OH! Sorry, my mistake. I didn't see that you have 2 class declarations. I'm going to take a 2nd look.

Ok, here's a better solution. Move the inner class outside of the Main class. Make it come after the first. So your structure is:

public class Main {
   // the whole Main class here
}

class Card {
   // the whole Card class here
}

So I put all of the methods in class Main, and follow it up with class Card?

Yes. Just move this code to the end, outside of the Main class.

class Card {
        int suit, rank;
        
        public Card () {
            this.suit = 0;
            this.rank = 0;
        }
        public Card (int suit, int rank) {
            this.suit = suit;
            this.rank = rank;
        }
    }

I actually think I figured it out. I just renamed the file "Card" and revised public class.
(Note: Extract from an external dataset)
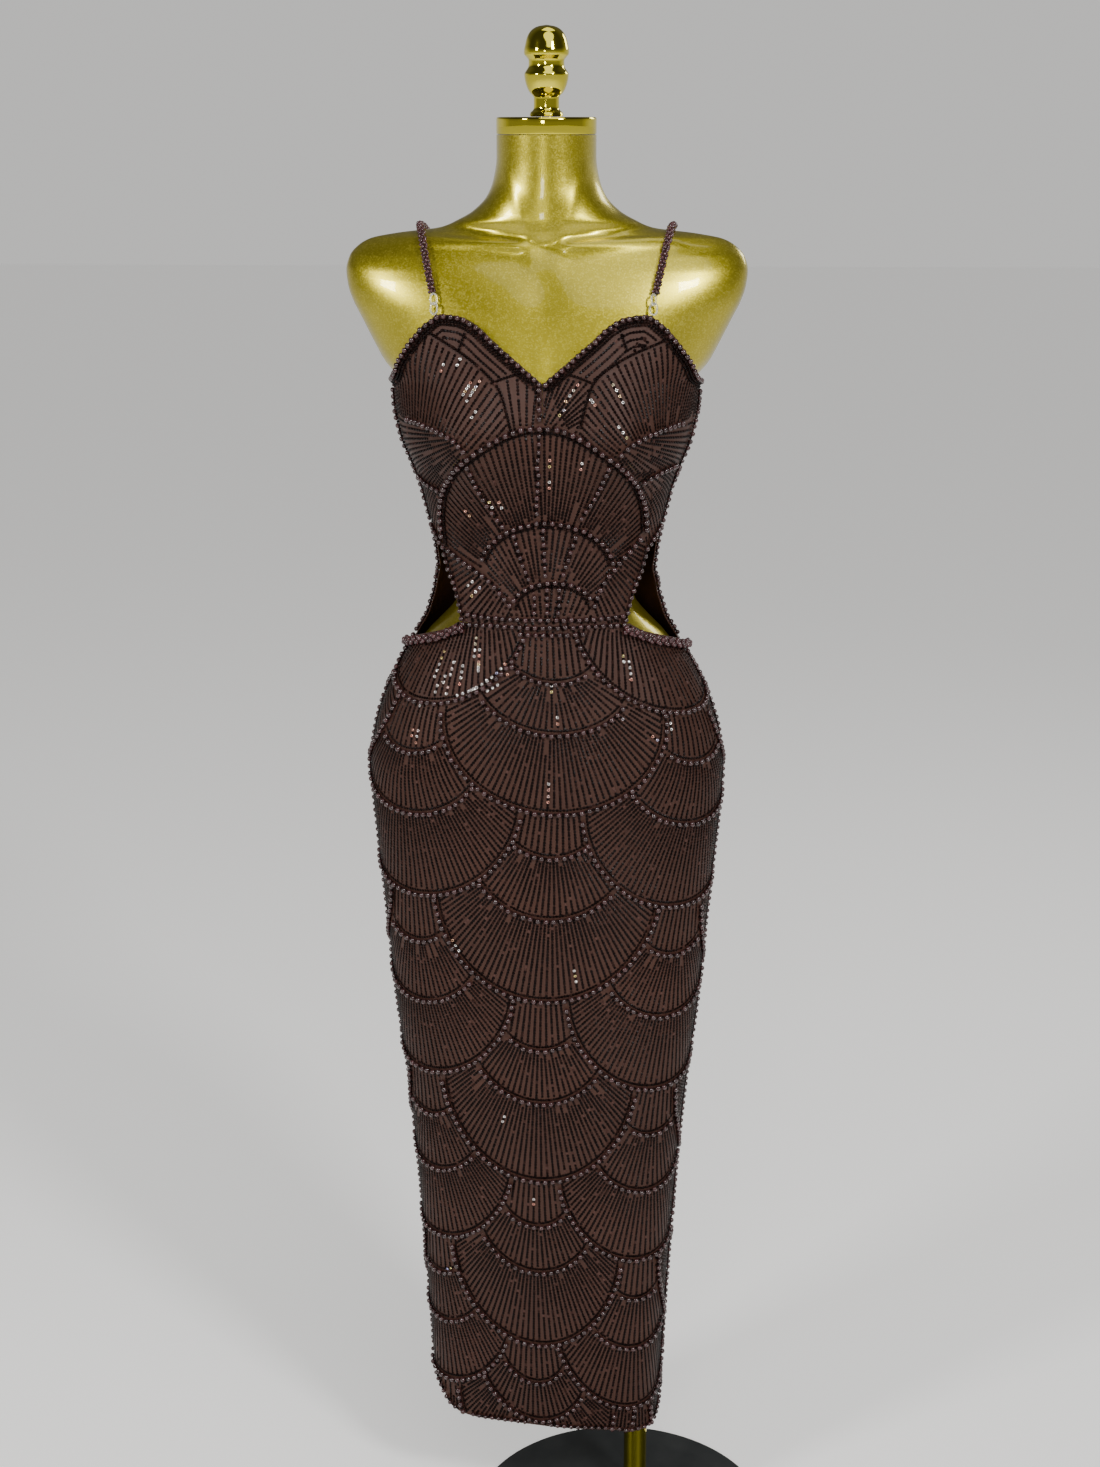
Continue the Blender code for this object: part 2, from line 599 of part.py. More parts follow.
def build_cloth(mesh_cloth):
    side = SIDE_U * PATTERN_PITCH
    back = BACK_U * PATTERN_PITCH

    fan = []
    for index in range(FAN_STEPS + 1):
        angle = math.pi * index / FAN_STEPS
        fan.append((FAN_HALF_WIDTH * math.cos(angle), FAN_Z + FAN_HEIGHT * math.sin(angle)))
    fan_right = to_plane(fan[: FAN_STEPS // 2 + 1])
    fan_line = fan_right + mirrored(fan_right)[1:]
    cut_right = to_plane(CUTOUT_FRONT)
    waist_right = sewn_line(WAIST_SEAM)

    # Midriff, anticlockwise from the foot of the left cut-out.
    waist_end = (WAIST_SEAM[1][0] * PATTERN_PITCH, WAIST_SEAM[1][1])
    midriff = [mirrored([waist_end])[0], waist_end] + list(reversed(cut_right)) + fan_line
    midriff += [(-point[0], point[1]) for point in cut_right]
    arch = resample(shifted(fan_line, EDGE_ROW_INSET)[1:-1], FAN_ROW_STEP)
    edge_line = list(reversed(cut_right)) + [fan_right[0]]
    edge = resample(shifted(edge_line, EDGE_ROW_INSET)[:-1], FAN_ROW_STEP)
    rows = [arch, edge, mirrored(edge)]
    rows += [resample(to_plane(line), FAN_ROW_STEP) for line in FAN_ROWS]
    waist_row = to_plane(((-WAIST_ROW_HALF_WIDTH, WAIST_ROW_Z), (WAIST_ROW_HALF_WIDTH, WAIST_ROW_Z)))
    rows.append(resample(waist_row, FAN_ROW_STEP))
    cloth_panel("midriff_front", midriff, rows, mesh_cloth)

    # Cups, each from the centre line to the side seam.
    neck = to_plane(NECKLINE)
    cup = [(0.0, FAN_Z + FAN_HEIGHT)] + list(reversed(fan_right))[1:] + [cut_right[0]]
    cup += to_plane([CUTOUT_OVER]) + [(side, CUTOUT_SIDE_Z), (side, ARMPIT_Z)] + list(reversed(neck))
    neck_line = [(side, ARMPIT_Z)] + list(reversed(neck))
    neck_row = resample(shifted(neck_line, EDGE_ROW_INSET)[1:-1], FAN_ROW_STEP)
    side_foot = (side - EDGE_ROW_INSET, CUTOUT_SIDE_Z + CUP_SIDE_ROW_END)
    side_top = (side - EDGE_ROW_INSET, ARMPIT_Z - CUP_SIDE_ROW_END)
    side_row = resample([side_foot, side_top], FAN_ROW_STEP)
    cup_rows = [neck_row, side_row] + [resample(to_plane(line), FAN_ROW_STEP) for line in CUP_ROWS]
    cloth_panel("cup_right", cup, cup_rows, mesh_cloth)
    cloth_panel("cup_left", mirrored(cup), [mirrored(row) for row in cup_rows], mesh_cloth)

    # Back bodice, from the right side seam round to the left one.
    back_seam = sewn_line(BACK_WAIST_SEAM)
    far_seam = [(2.0 * back - point[0], point[1]) for point in reversed(back_seam)]
    bodice = back_seam + far_seam[1:] + [(3.0 * side, CUTOUT_SIDE_Z), (3.0 * side, ARMPIT_Z)]
    bodice += [(back, BACK_NECK_Z), (side, ARMPIT_Z), (side, CUTOUT_SIDE_Z)]
    edge_foot = (side + EDGE_ROW_INSET, BACK_SIDE_ROW_FOOT)
    edge_top = (side + EDGE_ROW_INSET, CUTOUT_SIDE_Z - BACK_SIDE_ROW_END)
    edge_row = resample([edge_foot, edge_top], FAN_ROW_STEP)
    far_row = [(2.0 * back - point[0], point[1]) for point in reversed(edge_row)]
    cloth_panel("bodice_back", bodice, [edge_row, far_row], mesh_cloth)

    # Skirt, front and back, from the waist seam to the hem.
    front_hem = sewn_line([point for point in HEM_LINE if point[0] <= SIDE_U])
    front = front_hem + list(reversed(waist_right)) + [(-x, z) for x, z in waist_right[1:]]
    cloth_panel("skirt_front", front, scale_rows(front), mesh_cloth)
    back_hem = sewn_line([point for point in HEM_LINE if point[0] >= SIDE_U])
    rear = back_hem + list(reversed(far_seam)) + list(reversed(back_seam))[1:]
    cloth_panel("skirt_back", rear, scale_rows(rear), mesh_cloth)


def tube(name, centres, normals, radius, sides, closed, surface_material):
    """A round tube along centres; normals give a direction across it at each one."""
    vertices = []
    faces = []
    count = len(centres)
    for index, centre in enumerate(centres):
        before = centres[index - 1] if closed or index else centres[0]
        after = centres[(index + 1) % count] if closed or index < count - 1 else centres[-1]
        run = (after - before).normalized()
        across = (normals[index] - normals[index].dot(run) * run).normalized()
        other = run.cross(across)
        for step in range(sides):
            angle = 2.0 * math.pi * step / sides
            vertices.append(centre + radius * (math.cos(angle) * across + math.sin(angle) * other))
    spans = count if closed else count - 1
    for index in range(spans):
        near = index * sides
        far = ((index + 1) % count) * sides
        for step in range(sides):
            after = (step + 1) % sides
            faces.append((near + step, near + after, far + after, far + step))
    if not closed:
        faces.append(tuple(reversed(range(sides))))
        faces.append(tuple(range((count - 1) * sides, count * sides)))
    return add_object(name, vertices, faces, surface_material)


def build_bands(beads):
    path = resample(sewn_line(BAND_PATH), BAND_STEP)
    for name, side in (("band_right", 1.0), ("band_left", -1.0)):
        centres = []
        normals = []
        for across, z in path:
            u = side * across / PATTERN_PITCH
            centres.append(cloth_point(u, z, CLOTH_WALL + BAND_GAP + BAND_RADIUS))
            normals.append(outward(u, z, 1.0))
        tube(name, centres, normals, BAND_RADIUS, STRAP_SIDES, False, beads)


def on_body(x, bearing):
    """Where a ray across the shoulder leaves the body, at this x and this bearing from the front."""
    angle = math.radians(bearing)
    near, far = STRAP_SEARCH
    for unused in range(STRAP_SEARCH_STEPS):
        middle = 0.5 * (near + far)
        y = STRAP_PIVOT[0] - middle * math.cos(angle)
        z = STRAP_PIVOT[1] + middle * math.sin(angle)
        ring_x, ring_y, unused_length = section(z, 0.0)
        bearing = math.atan2(x, -y)
        bearings = np.linspace(-math.pi, math.pi, SECTION_SAMPLES)
        reach = np.interp(bearing, bearings, np.hypot(ring_x, ring_y))
        if math.hypot(x, y) < reach and z < BODY["z"][-1]:
            near = middle
        else:
            far = middle
    return Vector((x, STRAP_PIVOT[0] - near * math.cos(angle), STRAP_PIVOT[1] + near * math.sin(angle)))


def strap_path(side):
    """Centre line of a strap, from above its loop over the shoulder to the back neckline."""
    turns = (STRAP_BEARINGS[0], STRAP_TOP_BEARING, STRAP_BEARINGS[-1])
    centres = []
    normals = []
    for bearing in STRAP_BEARINGS:
        x = float(np.interp(bearing, turns, (STRAP_FRONT_X, STRAP_TOP_X, STRAP_BACK_X)))
        along = on_body(x, bearing + STRAP_SLOPE_BEARING) - on_body(x, bearing - STRAP_SLOPE_BEARING)
        across = on_body(x + STRAP_SLOPE_X, bearing) - on_body(x - STRAP_SLOPE_X, bearing)
        normal = across.cross(along).normalized()
        centre = on_body(x, bearing) + (STRAP_RADIUS + STRAP_GAP) * normal
        centres.append(Vector((side * centre.x, centre.y, centre.z)))
        normals.append(Vector((side * normal.x, normal.y, normal.z)))
    return centres, normals


def build_straps(beads, clear_plastic):
    for name, side in (("right", 1.0), ("left", -1.0)):
        centres, normals = strap_path(side)
        tube("strap_" + name, centres, normals, STRAP_RADIUS, STRAP_SIDES, False, beads)
        loop = []
        loop_normals = []
        middle = 0.5 * (LOOP_FOOT_Z + LOOP_TOP_Z)
        straight = 0.5 * (LOOP_TOP_Z - LOOP_FOOT_Z) - LOOP_HALF_WIDTH
        for index in range(LOOP_STEPS):
            angle = 2.0 * math.pi * (index + 0.5) / LOOP_STEPS
            rise = straight if math.sin(angle) > 0.0 else -straight
            across = side * LOOP_X + LOOP_HALF_WIDTH * math.cos(angle)
            z = middle + rise + LOOP_HALF_WIDTH * math.sin(angle)
            u = u_at(across, z)
            loop.append(cloth_point(u, z, LOOP_STAND_OFF))
            loop_normals.append(outward(u, z, 1.0))
        tube("loop_" + name, loop, loop_normals, LOOP_WIRE, LOOP_SIDES, True, clear_plastic)


def lathe(name, profile, centre, sides, surface_material):
    """A turned solid from radius and height pairs, bottom to top, both ends on the axis."""
    vertices = []
    rings = []
    for radius, z in profile:
        if radius == 0.0:
            rings.append([len(vertices)])
            vertices.append((centre[0], centre[1], z))
            continue
        rings.append(list(range(len(vertices), len(vertices) + sides)))
        for step in range(sides):
            angle = 2.0 * math.pi * step / sides
            vertices.append((centre[0] + radius * math.cos(angle), centre[1] + radius * math.sin(angle), z))
    faces = []
    for lower, upper in zip(rings[:-1], rings[1:]):
        for step in range(sides):
            after = (step + 1) % sides
            if len(lower) == 1:
                faces.append((lower[0], upper[after], upper[step]))
            elif len(upper) == 1:
                faces.append((lower[step], lower[after], upper[0]))
            else:
                faces.append((lower[step], lower[after], upper[after], upper[step]))
    return add_object(name, vertices, faces, surface_material)


def build_form(paint):
    levels = [FORM_FOOT_Z] + [float(z) for z in BODY["z"] if z > FORM_FOOT_Z + FORM_FIRST_STEP]
    vertices = []
    for z in levels:
        for step in range(FORM_RING):
            vertices.append(ring_point(SIXTHS * step / FORM_RING, z, 0.0))
    faces = [tuple(reversed(range(FORM_RING)))]
    for level in range(len(levels) - 1):
        for step in range(FORM_RING):
            after = (step + 1) % FORM_RING
            low = level * FORM_RING
            high = low + FORM_RING
            faces.append((low + step, low + after, high + after, high + step))
    top = (len(levels) - 1) * FORM_RING
    faces.append(tuple(range(top, top + FORM_RING)))
    add_object("dress_form", vertices, faces, paint)


def build_stand(gold, black):
    cap = (
        (0.0, CAP_FOOT_Z),
        (CAP_RADIUS - CAP_BEVEL, CAP_FOOT_Z),
        (CAP_RADIUS, CAP_FOOT_Z + CAP_BEVEL),
        (CAP_RADIUS, CAP_TOP_Z - CAP_BEVEL),
        (CAP_RADIUS - CAP_BEVEL, CAP_TOP_Z),
        (0.0, CAP_TOP_Z),
    )
    lathe("neck_cap", cap, (0.0, 0.0), CAP_SIDES, gold)
    lathe("finial", FINIAL_PROFILE, (0.0, 0.0), FINIAL_SIDES, gold)
    pole_foot = BASE_HEIGHT + REST_GAP
    pole_top = FORM_FOOT_Z - REST_GAP
    pole = ((0.0, pole_foot), (POLE_RADIUS, pole_foot), (POLE_RADIUS, pole_top), (0.0, pole_top))
    lathe("pole", pole, (POLE_X, 0.0), POLE_SIDES, gold)
    base = (
        (0.0, 0.0),
        (BASE_RADIUS - BASE_BEVEL, 0.0),
        (BASE_RADIUS, BASE_BEVEL),
        (BASE_RADIUS, BASE_HEIGHT - BASE_BEVEL),
        (BASE_RADIUS - BASE_BEVEL, BASE_HEIGHT),
        (0.0, BASE_HEIGHT),
    )
    lathe("base", base, BASE_CENTRE, BASE_SIDES, black)


clear_scene()
mesh_cloth = material("beaded_mesh", (0.090, 0.045, 0.034), 0.55, 0.0)
bead_pearl = material("bead_pearl", (0.075, 0.035, 0.035), 0.25, 0.3)
clear_plastic = material("clear_plastic", (0.80, 0.80, 0.78), 0.15, 0.0)
gold_paint = material("gold_paint", (0.36, 0.31, 0.08), 0.30, 0.8)
polished_gold = material("polished_gold", (0.72, 0.55, 0.20), 0.18, 1.0)
black_base = material("black_base", (0.015, 0.017, 0.017), 0.50, 0.2)

build_form(gold_paint)
build_stand(polished_gold, black_base)
build_cloth(mesh_cloth)
build_bands(bead_pearl)
build_straps(bead_pearl, clear_plastic)
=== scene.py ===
import math

import bpy
import numpy as np
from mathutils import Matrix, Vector
from mathutils.kdtree import KDTree


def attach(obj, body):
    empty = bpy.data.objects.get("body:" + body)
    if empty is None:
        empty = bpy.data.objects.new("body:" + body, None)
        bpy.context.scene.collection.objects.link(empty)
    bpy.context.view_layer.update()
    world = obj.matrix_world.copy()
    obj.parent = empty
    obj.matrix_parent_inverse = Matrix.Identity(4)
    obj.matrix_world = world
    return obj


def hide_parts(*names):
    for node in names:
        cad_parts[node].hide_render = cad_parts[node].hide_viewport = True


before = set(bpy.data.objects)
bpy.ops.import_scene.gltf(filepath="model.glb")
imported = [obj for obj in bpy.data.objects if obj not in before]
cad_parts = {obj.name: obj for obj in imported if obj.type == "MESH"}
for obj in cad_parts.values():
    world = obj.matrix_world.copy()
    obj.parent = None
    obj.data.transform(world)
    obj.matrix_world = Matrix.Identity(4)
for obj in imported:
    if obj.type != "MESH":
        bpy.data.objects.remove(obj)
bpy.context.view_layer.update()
bpy.ops.object.select_all(action="DESELECT")
mm = 0.001
rng = np.random.default_rng(11)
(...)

So it now looks like this:

package card;

public class Card {
        int suit, rank;
        
        public Card () {
            this.suit = 0;
            this.rank = 0;
        }
        public Card (int suit, int rank) {
            this.suit = suit;
            this.rank = rank;
        }

I think this is why it wasn't public. Bleh, newb mistake.

OK. If you put the Card class in its own file and make it public, then anyone can use the Card class. This is fine if you want other classes to use it. Sometimes you really want a class to be hidden and only used by one other class. In that case you can put it at the end of the file of another class and don't call it public. You can only have one public class per file in Java.